Before Rosa Parks: The Other Women Who Refuse To Be Moved
Claudette Colvin (born Sept. 5, 1939) Nine months before Rosa Parks, Colvin was the first woman on record to refuse to give up her seat. On March 2, 1955, Colvin was seated near the emergency exit on the bus along with a pregnant woman, Ruth Hamilton. The bus was filling up and a White woman wanted to sit where Colvin was. The bus driver wanted both Hamilton and Colvin to move and both women refused to relinquish their seats. A man sitting behind them allowed Hamilton to take his seat.
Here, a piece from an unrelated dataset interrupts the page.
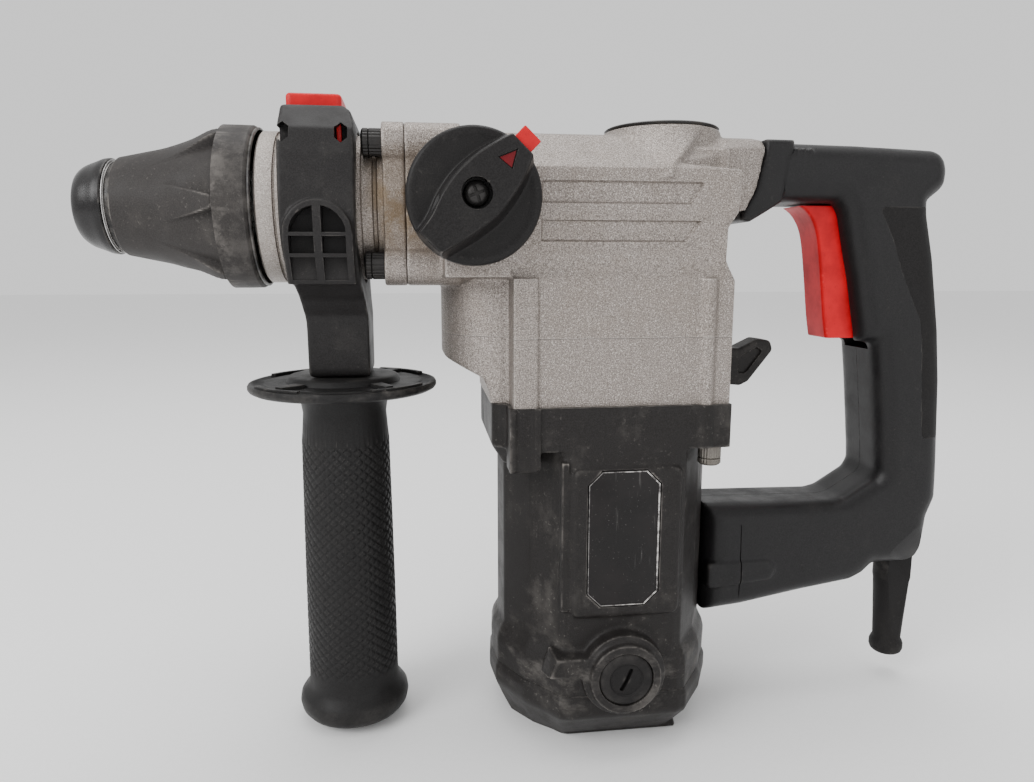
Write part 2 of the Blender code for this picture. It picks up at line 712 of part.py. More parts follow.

However, at 15, Colvin decided to take a stand by not giving up her seat and was arrested for it. “And I said, ‘I paid my fare and it’s my constitutional right,’ ” she recalls. “I remember they dragged me off bus because I refused to walk. They handcuffed me and took me to an adult jail.”
Why Rosa Parks?
Parks was a 42-year-old professional and an officer in the NAACP. She was the symbol that civil rights leaders were looking for. In an interview with NPR, Colvin believes that the NAACP thought that she was too militant and Parks was mild and genteel. “Later, I had a child born out of wedlock. I became pregnant when I was 16,” Colvin says. “And I didn’t fit the image either, of, you know, someone they would want to show off.”